__Provided data__:
____________________

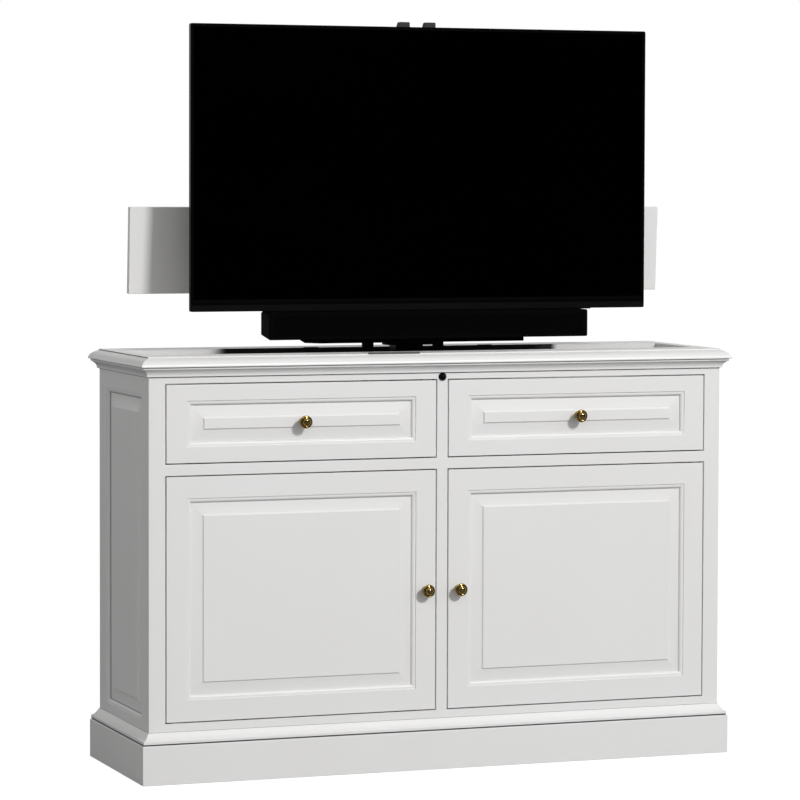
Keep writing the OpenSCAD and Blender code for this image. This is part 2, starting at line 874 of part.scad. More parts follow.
module lift_motor() {
    gear_w = 2 * motor_r + 12;
    color(STEEL) translate([column_w / 2, y_col, z_lift0]) {
        translate([0, -motor_r, 0]) cube([gear_w, 2 * motor_r, gear_h]);
        translate([gear_w / 2, 0, gear_h]) cylinder(h = motor_len, r = motor_r);
        translate([gear_w / 2, 0, gear_h + motor_len]) cylinder(h = 6, r = motor_r - 6);
    }
}

module lift_brace() {
    y0 = y_col + column_d / 2;
    y1 = y_back - back_t;
    z1 = z_outer1 - brace_drop;
    z0 = z1 - brace_h;
    color(STEEL) {
        translate([-brace_w / 2, y0, z1]) cube([brace_w, y1 - y0, brace_t]);
        translate([-brace_w / 2, y1 - brace_t, z0]) cube([brace_w, brace_t, brace_h]);
        translate([-column_w / 2, y0, z0]) cube([column_w, brace_t, brace_h]);
    }
}

module control_box() {
    rim = 4;
    to_back = 10;
    color(BLACK) translate([-control_x - control_w / 2, y_back - back_t - to_back - control_d, z_floor]) {
        cube([control_w, control_d, control_h]);
        translate([rim, rim, control_h]) cube([control_w - 2 * rim, control_d - 2 * rim, 2]);
    }
}

module lift_head() {
    w = column_w - 4 * stage_step;
    y1 = y_col + column_d / 2 - 2 * stage_step;
    color(STEEL) {
        translate([-w / 2, y_mount, z_inner1]) cube([w, y1 - y_mount, mount_t]);
        for (x = [-w / 2, w / 2 - mount_t]) translate([x, y_mount, z_inner1])
            cube([mount_t, y1 - y_mount, head_h]);
        translate([-mount_w / 2, y_rail1, z_head1 - mount_h]) cube([mount_w, mount_t, mount_h]);
    }
}

module mount_rails() {
    color(STEEL) for (x = [-mount_rail_x, mount_rail_x])
        translate([x - mount_rail_w / 2, y_rail0, z_bar_shelf])
            cube([mount_rail_w, mount_rail_d, z_head1 - z_bar_shelf]);
}

module lid_skids() {
    w = mount_rail_w + 1;
    ease = 2;
    color(BLACK) for (x = [-mount_rail_x, mount_rail_x])
        translate([x - w / 2, y_rail1, z_head1]) rotate([90, 0, 0]) linear_extrude(mount_rail_d)
            polygon([
                [0, 0], [w, 0], [w, skid_h - ease], [w - ease, skid_h],
                [skid_slant + ease, skid_h], [skid_slant, skid_h - ease]
            ]);
}

// Screen

module rounded_plate(w, h, r) {
    translate([-w / 2 + r, 0]) square([w - 2 * r, h]);
    translate([-w / 2, r]) square([w, h - 2 * r]);
    for (x = [-w / 2 + r, w / 2 - r], z = [r, h - r]) translate([x, z]) circle(r);
}

module glass_window(d) {
    translate([tv_x - tv_w / 2 + bezel_w, y_tv0, z_tv0 + bezel_low])
        cube([tv_w - 2 * bezel_w, d, tv_h - bezel_low - bezel_w]);
}

module screen_frame() {
    color(BLACK) difference() {
        translate([tv_x, y_tv1, z_tv0]) rotate([90, 0, 0]) linear_extrude(tv_d)
            rounded_plate(tv_w, tv_h, tv_corner_r);
        translate([0, -cut, 0]) glass_window(glass_in + glass_t + cut);
    }
}

module screen_glass() {
    color("#050506") translate([0, glass_in, 0]) glass_window(glass_t);
}

module screen_housing() {
    c = housing_chamfer;
    z0 = z_tv0 + housing_up;
    depth = y_rail0 - y_tv1;
    color(BLACK) translate([tv_x, 0, 0]) intersection() {
        translate([0, 0, z0]) linear_extrude(housing_h) polygon([
            [-housing_w / 2, y_tv1], [housing_w / 2, y_tv1],
            [housing_w / 2 - c, y_tv1 + depth], [-housing_w / 2 + c, y_tv1 + depth]
        ]);
        rotate([90, 0, 90]) linear_extrude(housing_w, center = true) polygon([
            [y_tv1, z0], [y_tv1 + depth, z0 + c],
            [y_tv1 + depth, z0 + housing_h - c], [y_tv1, z0 + housing_h]
        ]);
    }
}

// Soundbar

module bar_section(inset = 0) {
    translate([bar_edge_r, inset]) square([bar_d - 2 * bar_edge_r, bar_h - 2 * inset]);
    translate([inset, bar_edge_r]) square([bar_d - 2 * inset, bar_h - 2 * bar_edge_r]);
    for (y = [bar_edge_r, bar_d - bar_edge_r], z = [bar_edge_r, bar_h - bar_edge_r])
        translate([y, z]) circle(bar_edge_r - inset);
}

module bar_length(x0, x1, inset = 0) {
    translate([x0, y_bar0, z_bar0]) rotate([90, 0, 90]) linear_extrude(x1 - x0) bar_section(inset);
}

bar_core = bar_w / 2 - bar_cap_t;

module grille_space(grow = 0) {
    translate([bar_x - bar_core, y_bar0 - grow, z_bar0 + bar_edge_r])
        cube([2 * bar_core, grille_t + grow, bar_h - 2 * bar_edge_r]);
}

module soundbar_case() {
    color(BLACK) difference() {
        translate([bar_x, 0, 0]) bar_length(-bar_core, bar_core);
        grille_space(cut);
    }
}

module soundbar_grille() {
    color("#1d1e20") grille_space();
}

module soundbar_caps() {
    color("#232426") translate([bar_x, 0, 0]) for (side = [0, 1]) mirror([side, 0, 0])
        bar_length(bar_core, bar_w / 2, 0.5);
}

module soundbar_shelf() {
    y0 = y_bar0 + 8;
    foot = 30;
    color(STEEL) translate([bar_shelf_x, 0, 0]) {
        translate([-bar_shelf_w / 2, y0, z_bar_shelf - bar_shelf_t])
            cube([bar_shelf_w, y_rail1 - y0, bar_shelf_t]);
        translate([-bar_shelf_w / 2, y0, z_bar_shelf - bar_lip_h]) cube([bar_shelf_w, 2, bar_lip_h]);
        for (side = [0, 1]) mirror([side, 0, 0])
            translate([bar_shelf_w / 2 - foot - 20, y0 + 6, z_bar_shelf]) cube([foot, foot - 6, bar_foot_h]);
    }
}

// Lid and its carrier

module in_lid() {
    translate([0, y_hinge, z_hinge]) rotate([lid_lean, 0, 0]) children();
}

module lid_board() {
    ease = 1;
    color(PAINT) in_lid() translate([-lid_w / 2, hinge_off, -lid_below])
        rotate([90, 0, 90]) linear_extrude(lid_w) polygon([
            [0, ease], [ease, 0], [lid_t - ease, 0], [lid_t, ease],
            [lid_t, lid_d - ease], [lid_t - ease, lid_d], [ease, lid_d], [0, lid_d - ease]
        ]);
}

module lid_ears() {
    color(STEEL) in_lid() for (side = [0, 1]) mirror([side, 0, 0])
        translate([post_x + post_w / 2 + 1, 0, 0]) difference() {
            union() {
                rotate([0, 90, 0]) cylinder(h = ear_t, r = eye_r);
                translate([0, 0, -eye_r]) cube([ear_t, hinge_off, 2 * eye_r]);
                translate([0, hinge_off - 2, -eye_r]) cube([ear_t + 14, 2, 2 * eye_r + 24]);
            }
            translate([-cut, 0, 0]) rotate([0, 90, 0]) cylinder(h = ear_t + 2 * cut, r = rod_r + pin_gap);
        }
}

module lid_bumpers() {
    middle_back = y_col + column_d / 2 - stage_step;
    bumper_z = 140;
    bumper_r = 7;
    lid_face_y = hinge_off * cos(lid_lean) - bumper_z * sin(lid_lean);
    length = y_hinge + lid_face_y - middle_back - seat - bumper_r * sin(lid_lean);
    color(FELT) in_lid() for (x = [-18, 18])
        translate([x, hinge_off, bumper_z]) rotate([90, 0, 0]) cylinder(h = length, r = bumper_r);
}

module lid_posts() {
    color(STEEL) for (x = [-post_x, post_x]) translate([x - post_w / 2, 0, 0]) difference() {
        union() {
            translate([0, y_hinge - post_d / 2, z_hinge - post_len]) cube([post_w, post_d, post_len]);
            translate([0, y_hinge, z_hinge]) rotate([0, 90, 0]) cylinder(h = post_w, r = eye_r);
        }
        translate([-cut, y_hinge, z_hinge]) rotate([0, 90, 0]) cylinder(h = post_w + 2 * cut, r = rod_r);
    }
}

module lid_hinge_rod() {
    reach = post_x + post_w / 2 + 1 + ear_t + 2;
    color(ALUMINIUM) translate([-reach, y_hinge, z_hinge]) rotate([0, 90, 0])
        cylinder(h = 2 * reach, r = rod_r);
}

module lid_post_guides() {
    wall = 5;
    clear = 0.5;
    y_bar = y_post1 + clear;
    y_col_back = y_col + column_d / 2;
    channel_w = post_w + 2 * (clear + wall);
    half = post_x + channel_w / 2;
    color(STEEL) {
        translate([-half, y_bar, z_post_guide]) cube([2 * half, 6, post_guide_h]);
        translate([-28, y_col_back, z_post_guide]) cube([56, y_bar - y_col_back, post_guide_h]);
        for (x = [-post_x, post_x]) {
            y0 = y_hinge - post_d / 2 - clear - wall;
            translate([x - channel_w / 2, y0, z_post_guide]) cube([channel_w, wall, post_guide_h]);
            for (wx = [x - channel_w / 2, x + channel_w / 2 - wall])
                translate([wx, y0, z_post_guide]) cube([wall, y_bar - y0, post_guide_h]);
        }
    }
}

plinth_front();
plinth_sides();
plinth_rear();
base_moulding();
bottom_board();
side_frame(false);  // side_frame_left
side_frame(true);  // side_frame_right
side_panel(false);  // side_panel_left
side_panel(true);  // side_panel_right
face_stiles();
face_rails();
back_panel();
top_front();
top_back();
top_sides();
cornice_moulding();
drawer_shelf();
drawer_guides();
door_pivot_pins();
door_catches();
remote_sensor();
lift_foot();
lift_outer_column();
lift_motor();
lift_brace();
control_box();
lid_post_guides();
opening_felt();
cable_bushing();
lift_middle_column();
lift_inner_column();
lift_head();
mount_rails();
lid_skids();
screen_frame();
screen_glass();
screen_housing();
soundbar_shelf();
soundbar_case();
soundbar_caps();
soundbar_grille();
lid_posts();
lid_hinge_rod();
lid_board();
lid_ears();
lid_bumpers();
drawer_frame(false);  // drawer_left_frame
drawer_panel(false);  // drawer_left_panel
drawer_box(false);  // drawer_left_box
drawer_knob(false);  // drawer_left_knob
drawer_frame(true);  // drawer_right_frame
drawer_panel(true);  // drawer_right_panel
drawer_box(true);  // drawer_right_box
drawer_knob(true);  // drawer_right_knob
door_frame(false);  // door_left_frame
door_panel(false);  // door_left_panel
door_knob(false);  // door_left_knob
door_frame(true);  // door_right_frame
door_panel(true);  // door_right_panel
door_knob(true);  // door_right_knob
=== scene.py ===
"""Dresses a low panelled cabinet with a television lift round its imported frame."""

from __future__ import annotations

import logging
import math
import sys
from dataclasses import dataclass, field
from enum import Enum
from typing import Any, Mapping, Optional, Sequence, Union

import bmesh
import bpy
from mathutils import Matrix, Vector


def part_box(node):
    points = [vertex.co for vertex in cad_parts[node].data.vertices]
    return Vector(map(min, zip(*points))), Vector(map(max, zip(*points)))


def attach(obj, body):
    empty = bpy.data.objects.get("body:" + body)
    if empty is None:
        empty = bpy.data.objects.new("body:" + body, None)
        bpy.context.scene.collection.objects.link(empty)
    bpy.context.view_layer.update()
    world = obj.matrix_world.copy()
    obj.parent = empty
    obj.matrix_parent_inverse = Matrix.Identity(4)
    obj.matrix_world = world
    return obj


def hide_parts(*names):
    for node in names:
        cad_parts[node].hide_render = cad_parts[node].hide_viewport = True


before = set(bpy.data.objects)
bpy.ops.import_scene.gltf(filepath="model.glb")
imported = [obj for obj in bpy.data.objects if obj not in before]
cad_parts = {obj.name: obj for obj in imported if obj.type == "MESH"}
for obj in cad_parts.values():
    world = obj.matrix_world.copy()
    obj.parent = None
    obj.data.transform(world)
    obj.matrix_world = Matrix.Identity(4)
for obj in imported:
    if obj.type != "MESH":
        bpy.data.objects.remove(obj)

LOG = logging.getLogger("cabinet")
MM = 0.001
Colour = tuple[float, float, float, float]
Point = tuple[float, float, float]
Rect = tuple[float, float, float, float]
Profile = tuple[tuple[float, float], ...]
Spot = tuple[Point, Point]


class Body(Enum):
    """The moving bodies of the frame."""

    CABINET = "cabinet"
    MIDDLE = "lift_middle"
    CARRIAGE = "lift_carriage"
    LID_CARRIER = "lid_carrier"
    LID = "lid"
    DRAWER_LEFT = "drawer_left"
    DRAWER_RIGHT = "drawer_right"
    DOOR_LEFT = "door_left"
    DOOR_RIGHT = "door_right"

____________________

__Your goal__: Your task is to output exactly the lines from the one with "plinth_front();" through the one with "obj.matrix_world = world", counting both ends.

__Completed task__:
plinth_front();
plinth_sides();
plinth_rear();
base_moulding();
bottom_board();
side_frame(false);  // side_frame_left
side_frame(true);  // side_frame_right
side_panel(false);  // side_panel_left
side_panel(true);  // side_panel_right
face_stiles();
face_rails();
back_panel();
top_front();
top_back();
top_sides();
cornice_moulding();
drawer_shelf();
drawer_guides();
door_pivot_pins();
door_catches();
remote_sensor();
lift_foot();
lift_outer_column();
lift_motor();
lift_brace();
control_box();
lid_post_guides();
opening_felt();
cable_bushing();
lift_middle_column();
lift_inner_column();
lift_head();
mount_rails();
lid_skids();
screen_frame();
screen_glass();
screen_housing();
soundbar_shelf();
soundbar_case();
soundbar_caps();
soundbar_grille();
lid_posts();
lid_hinge_rod();
lid_board();
lid_ears();
lid_bumpers();
drawer_frame(false);  // drawer_left_frame
drawer_panel(false);  // drawer_left_panel
drawer_box(false);  // drawer_left_box
drawer_knob(false);  // drawer_left_knob
drawer_frame(true);  // drawer_right_frame
drawer_panel(true);  // drawer_right_panel
drawer_box(true);  // drawer_right_box
drawer_knob(true);  // drawer_right_knob
door_frame(false);  // door_left_frame
door_panel(false);  // door_left_panel
door_knob(false);  // door_left_knob
door_frame(true);  // door_right_frame
door_panel(true);  // door_right_panel
door_knob(true);  // door_right_knob
=== scene.py ===
"""Dresses a low panelled cabinet with a television lift round its imported frame."""

from __future__ import annotations

import logging
import math
import sys
from dataclasses import dataclass, field
from enum import Enum
from typing import Any, Mapping, Optional, Sequence, Union

import bmesh
import bpy
from mathutils import Matrix, Vector


def part_box(node):
    points = [vertex.co for vertex in cad_parts[node].data.vertices]
    return Vector(map(min, zip(*points))), Vector(map(max, zip(*points)))


def attach(obj, body):
    empty = bpy.data.objects.get("body:" + body)
    if empty is None:
        empty = bpy.data.objects.new("body:" + body, None)
        bpy.context.scene.collection.objects.link(empty)
    bpy.context.view_layer.update()
    world = obj.matrix_world.copy()
    obj.parent = empty
    obj.matrix_parent_inverse = Matrix.Identity(4)
    obj.matrix_world = world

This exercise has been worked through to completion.